In questo senso, bisogna rilevare il fatto che il personaggio di Dexter era e resta un unicum. Se è vero che di crime e polizieschi ne escono in continuazione, in tutte le forme possibili, non c’è mai stato un altro Dexter Morgan, né potrebbe esserci in quel modo specifico, perché sembrerebbe solo una brutta copia.
Da questo punto di vista, i fan di Dexter – inteso qui come i fan del suo essere serial killer dei serial killer, i fan della sua quotidianità, prima ancora di qualunque altra storia o evoluzione orizzontale – non possono avere altro che Dexter, perché nessun’altra serie garantisce quelle storie lì, in quella modalità lì, con quel mood lì.

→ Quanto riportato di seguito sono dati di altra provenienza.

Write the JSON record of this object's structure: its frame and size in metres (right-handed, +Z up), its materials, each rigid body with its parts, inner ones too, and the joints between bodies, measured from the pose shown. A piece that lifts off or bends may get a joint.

Vista così, Dexter: Original Sin diventa quindi un’operazione nostalgia che va a colmare un buco preciso, che forse non potrà essere riempito nemmeno da Dexter: Resurrection, perché il personaggio adulto, che ne ha già passate tante, non potrà più tornare al suo vecchio lavoro e ai suoi vecchi amici.
Dexter: Original Sin, almeno per ora, sembra quindi una specie di trucco per avere nuove puntate della vecchia Dexter, e per far divertire chi ha dovuto rinunciare a quelle storie e quelle ambientazioni già prima del 2013.
Tutto sommato, non riesco a vederci niente di male.
Perché seguire Dexter: Original Sin: stuzzica la memoria e l’affetto di chi è rimasto molto legato alle prime stagioni della Dexter originale.
Perché mollare Dexter: Original Sin: è difficile che possa aggiungere qualcosa di significativo e memorabile a una storia già molto approfondita.